Constantine well-internalized his father's remarks on duty, not from these
Orations but from the Dialogue on Marriage: "But a ruler’s and an emperor's duty is to accept any risk in order to save his people, and to regard dying a light burden, whenever freedom is at stake and whenever the risk concerns . . . Faith." Typically, John Barker in his biography of Manuel gives great attention to the manuscript provenances of these Orations but says nothing about their contents, and certainly nothing about Manuel as a father, even while criticizing John as "mediocre."

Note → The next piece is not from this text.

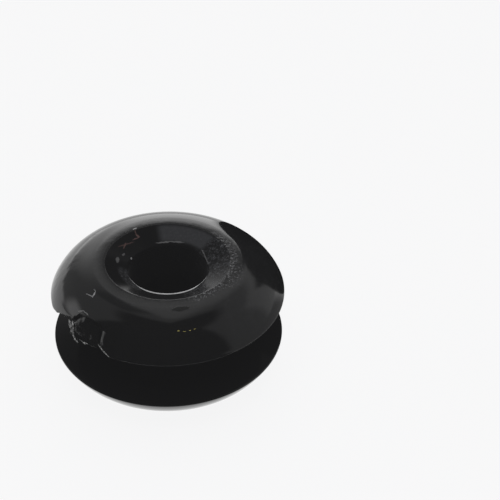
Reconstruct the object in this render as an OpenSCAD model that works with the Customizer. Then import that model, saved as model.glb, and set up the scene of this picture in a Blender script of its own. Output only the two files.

We know nothing of the attitude of Helena towards the children at any age -- she bore ten, and saw seven of them die, five of them as children. The only clue of her feelings towards any of them comes when John returned to Constantinople, emotionally ravaged and physically ill from the Council of Union, the dangerous winter voyage, and the death of his wife -- his mother refused to pray for him as emperor because of his support of Union. Constantine has always been considered particularly close to their mother -- he was named for her father, the second child to be so named, and he seemed to have used the Dragaś name -- but she also refused to pray for him in turn as emperor because of his support of Union. 

This family isolated its children, even from each other. The boys appear to have had their own households, tutors, and staffs, at about the age of seven.  Andronikos was sent off to Thessaloniki as Despot at the age of 8, Theodoros to Mistra at the age of 8 or 10.

It is not enough to say that such treatment was typical of the upper-class late Byzantine family, or normal within the Palaiologos family.  It still created lonely children.